如果我为c ++中的int提供double值，那么存储在输入缓冲区中的内容是什么？

Question

My code is :

int main()
{
    int x,y,z;
    cout<<"Please input first integer : ";
    x = getInt();
    cin>>z>>y;
    cout<<x <<"\n"<<z<<"\n"<<y;

    return 0;
}

when I provide input such as

Please input first integer : 34.5
34
0
-2
Process returned 0 (0x0)   execution time : 3.431 s
Press any key to continue.

What's happening over here??

Answer 1

When trying to read an integer (using >> ), the input 34.5 is no different from the strings 34abcd or 34 42 .

The operator>> reads characters that could be part of an integer, 3 and 4 , and then stops (leaving the rest in the input buffer).

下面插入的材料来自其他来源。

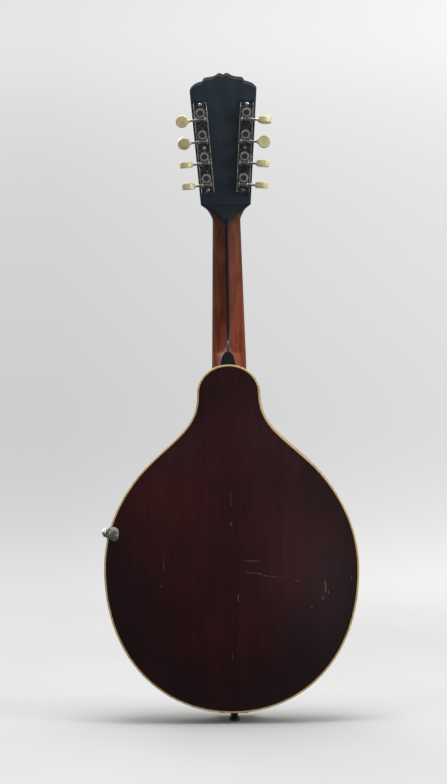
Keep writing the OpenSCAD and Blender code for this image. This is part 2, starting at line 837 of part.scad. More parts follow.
module tuner_plate_screws() {
    top = plate_y + plate_thick;
    color(nickel) for (side = [-1, 1]) at_post(3, side) for (z = plate_screws) translate([0, 0, z]) {
        difference() {
            union() {
                translate([0, top + tiny, 0]) rotate([-90, 0, 0]) cylinder(r1 = 2, r2 = 1.3, h = 0.8);
                backwards(top - plate_thick + 0.1, top + 0.3, 1.15);
            }
            translate([-3, top + 0.4, -0.25]) cube([6, 2, 0.5]);
        }
    }
}

module post_bushings() {
    color(nickel) every_post() difference() {
        union() {
            backwards(-overlay_thick - 0.9, -overlay_thick - tiny, 4.6);
            backwards(-overlay_thick - 0.5, 5, bushing_r);
        }
        backwards(-5, 8, post_r + 0.3 + run_gap);
    }
}

module gear() {
    blank = gear_r - tooth_h - 0.15;
    module tooth(turn) {
        rotate([0, 0, turn]) translate([0, blank - 0.3, 0]) rotate([0, -lead, 0])
            linear_extrude(height = gear_thick, center = true)
            polygon([[-0.52, 0], [0.52, 0], [0.2, 2 * tooth_h + 0.4], [-0.2, 2 * tooth_h + 0.4]]);
    }
    translate([0, shaft_y, 0]) rotate([-90, 0, 0]) difference() {
        union() {
            translate([0, 0, -gear_thick / 2]) cylinder(r = blank, h = gear_thick);
            for (i = [0:gear_teeth - 1]) tooth(360 * (i + 0.5) / gear_teeth);
        }
        translate([0, 0, -5]) cylinder(r = 1.52, h = 10);
        translate([0, 0, gear_thick / 2 - 0.35]) cylinder(r = 2.9, h = 3);
    }
}

module string_post(k) {
    tip = -13.2;
    module hole() {
        translate([0, tip + 1.6, -6]) cylinder(r = 0.7, h = 12, $fn = 24);
    }
    color(nickel) {
        difference() {
            union() {
                backwards(tip + 0.6, -overlay_thick - 0.8, post_r);
                translate([0, tip + 0.6, 0]) intersection() {
                    sphere(r = post_r * 1.25);
                    backwards(-0.6, 0.8, post_r);
                }
                backwards(-overlay_thick - 0.9, 5.4, post_r + 0.3);
                backwards(5.3, plate_y - 0.4, post_r + 0.2);
                backwards(plate_y - 0.5, plate_y + plate_thick + 0.4, 2.2);
                backwards(plate_y + plate_thick + 0.3, gear_y - tiny, 2.9);
                backwards(gear_y - 0.1, gear_y + gear_thick - 0.5, 1.48);
            }
            hole();
            backwards(gear_y - 2, gear_y + 4, 0.82);
        }
        gear();
    }
    color(dark_nickel) difference() {
        union() {
            backwards(gear_y + gear_thick - 0.33, gear_y + gear_thick + 0.8, 2.3);
            backwards(gear_y - 1.5, gear_y + gear_thick - 0.2, 0.8);
        }
        translate([-3, gear_y + gear_thick + 0.3, -0.3]) rotate([0, 25 * k, 0]) cube([6, 2, 0.6]);
    }
}

worm_half = 3.1;
button_at = 18.9;
shaft_end = 19.9;
// how far the shaft reaches past its post, through the inner lug
shaft_tail = lug_at + lug_thick + 1;

module worm_shaft() {
    thread_steps = 14;
    root_r = worm_r - tooth_h - 0.2;
    crest_r = worm_r + tooth_h;
    turns = 2 * (worm_half - 0.65) / tooth_pitch;
    count = floor(turns * thread_steps);
    profile = [[root_r - 0.15, -0.52], [crest_r, -0.22], [crest_r, 0.22], [root_r - 0.15, 0.52]];
    rings = [for (i = [0:count])
        let (a = 360 * (i - count / 2) / thread_steps)
        [for (p = profile) [p[0] * cos(a), p[0] * sin(a), p[1] + tooth_pitch * a / 360]]];
    color(nickel) translate([0, shaft_y, -worm_drop]) rotate([180, 0, 0]) rotate([0, 90, 0]) {
        translate([0, 0, -worm_half]) cylinder(r = root_r, h = 2 * worm_half);
        skin(rings);
        translate([0, 0, -shaft_tail]) cylinder(r = shaft_r, h = shaft_end + shaft_tail);
        translate([0, 0, lug_at + lug_thick + 0.2]) cylinder(r = 2, h = 0.9);
    }
}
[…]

When continuing with cin >> z the buffer still contains .5 . As the . cannot be part of an integer, the input fails and z is set to 0.

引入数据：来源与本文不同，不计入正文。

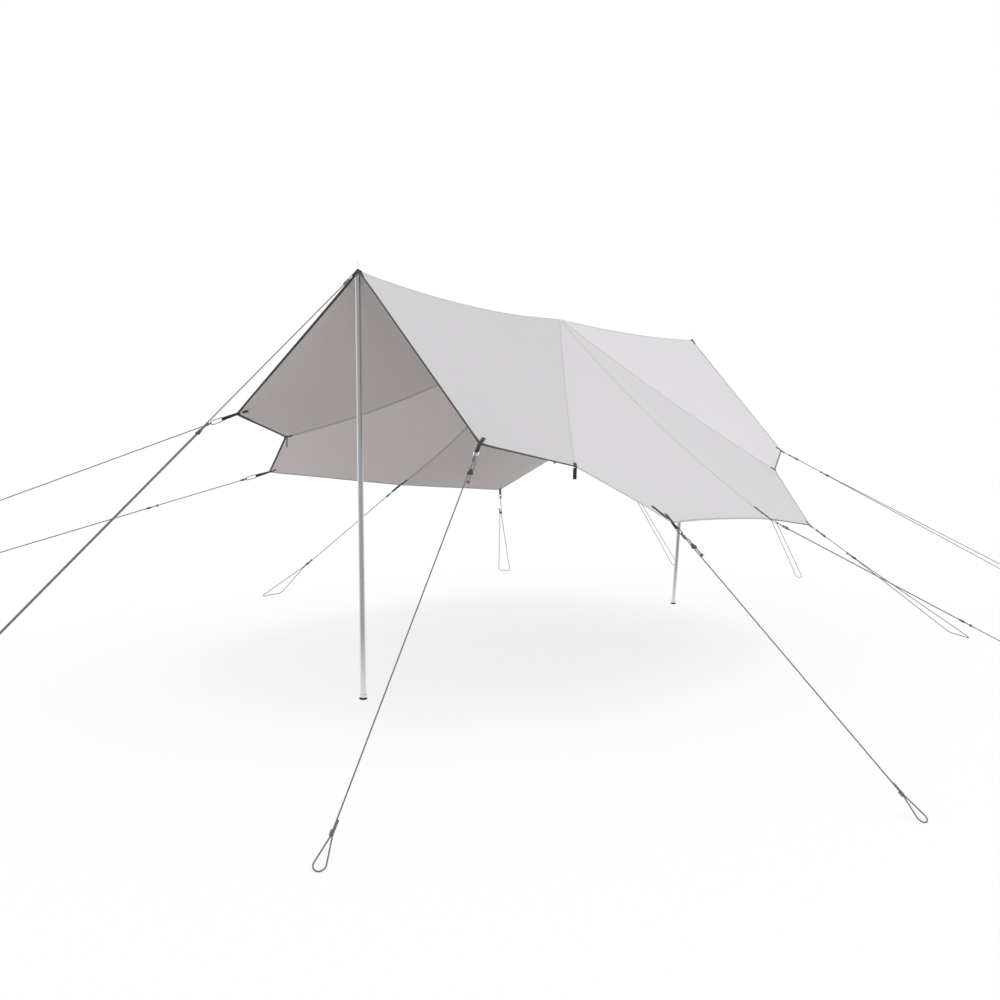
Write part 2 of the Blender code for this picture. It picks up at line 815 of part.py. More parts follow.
def build_canopy(panels, collection, looks):
    for outer, panel in panels.items():
        add_cloth_panel(f"{outer}_panel", panel, collection, looks["cloth"])
    for side in SIDES:
        front = (panels[f"{side}_1"], panels[f"{side}_3"])
        rear = (panels[f"{side}_4"], panels[f"{side}_6"])
        front_gaps = (PEAK_TAPE_GAP, MIDDLE_TAPE_GAP)
        add_hem_tape(f"{side}_front_hem", *front, front_gaps, collection, looks["tape"])
        add_hem_tape(f"{side}_rear_hem", *rear, front_gaps[::-1], collection, looks["tape"])


def build_rigging(panels, collection, cutters, looks):
    rings = {length: ring_mesh(length) for length in {ring_length(name) for name in GUYS}}
    slider = slider_mesh(cutters)
    slider.name = "slider"
    for name in GUYS:
        if name in PEAKS:
            stations = peak_strap_stations(name)
        else:
            stations = corner_strap_stations(name, panels)
        ring = rings[ring_length(name)]
        add_corner_strap(name, stations, ring, collection, cutters, looks["webbing"])
        add_guy(name, collection, looks["cord"])
        made = add_object(f"{name}_slider", slider, collection, looks["plastic"])
        made.matrix_world = slider_matrix(name)
    tab = tab_mesh(cutters)
    tab.name = "tab"
    for side in SIDES:
        for number in (2, 5):
            made = add_object(f"{side}_{number}_tab", tab, collection, looks["webbing"])
            made.matrix_world = tab_matrix(f"{side}_{number}", panels)


def main():
    clear_scene()
    parts = make_collection(PART_NAME)
    cutters = make_collection("cutters")
    looks = {
        "cloth": make_material("cloth", (0.56, 0.55, 0.56), 0.85),
        "tape": make_material("hem_tape", (0.06, 0.06, 0.065), 0.8),
        "webbing": make_material("webbing", (0.018, 0.018, 0.02), 0.8),
        "tube": make_material("aluminium_tube", (0.62, 0.62, 0.66), 0.28, 1.0),
        "pin": make_material("pin", (0.30, 0.30, 0.32), 0.35, 1.0),
        "rubber": make_material("foot_rubber", (0.02, 0.02, 0.02), 0.75),
        "cord": make_material("cord", (0.55, 0.55, 0.56), 0.8),
        "plastic": make_material("slider_plastic", (0.03, 0.03, 0.032), 0.45),
    }
    panels = make_panels()
    build_canopy(panels, parts, looks)
    ground = add_ground_cutter(cutters)
    for end in POLE_FEET:
        add_pole(end, ground, parts, looks)
    build_rigging(panels, parts, cutters, looks)


main()
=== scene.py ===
"""Looks of a camping tarp pitched on two poles: cloth, hems, seams, straps, guys and poles."""

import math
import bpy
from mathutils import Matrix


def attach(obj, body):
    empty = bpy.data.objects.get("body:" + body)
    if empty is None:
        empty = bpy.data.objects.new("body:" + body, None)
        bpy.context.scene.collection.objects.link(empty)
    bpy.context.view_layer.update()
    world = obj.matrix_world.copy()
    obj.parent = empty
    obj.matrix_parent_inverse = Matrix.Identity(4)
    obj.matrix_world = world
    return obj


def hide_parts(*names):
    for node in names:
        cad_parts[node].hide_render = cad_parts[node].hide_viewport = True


bl_info = {
    "name": "Camping Tarp",
    "version": (1, 0, 0),
    "blender": (4, 5, 0),
    "location": "3D View > Sidebar > Tarp",
    "description": "Dresses the frame of a pitched camping tarp and sets it on a pale floor",
    "category": "Object",
}

import bmesh
import bpy
from bpy.props import FloatProperty, FloatVectorProperty, IntProperty, PointerProperty
from mathutils import Matrix, Vector, noise

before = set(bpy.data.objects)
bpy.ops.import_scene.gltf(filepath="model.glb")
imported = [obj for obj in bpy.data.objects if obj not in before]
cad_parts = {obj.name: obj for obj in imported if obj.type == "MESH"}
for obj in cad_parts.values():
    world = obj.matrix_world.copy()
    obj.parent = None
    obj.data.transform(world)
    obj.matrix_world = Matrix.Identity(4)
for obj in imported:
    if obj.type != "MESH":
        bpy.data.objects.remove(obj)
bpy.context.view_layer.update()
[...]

After that, the stream is in a failed state and the input to y isn't even attempted. The stream state has to be cleared if we want to try more input.

---

The result is complicated by the fact that y is still uninitialized when the values are displayed. The -2 is one possible effect of this undefined behavior.

Answer 2

If extraction fails (eg if a letter was entered where a digit is expected), value is left unmodified and failbit is set.

As results, subsequent calls to << are failed (failbit is set).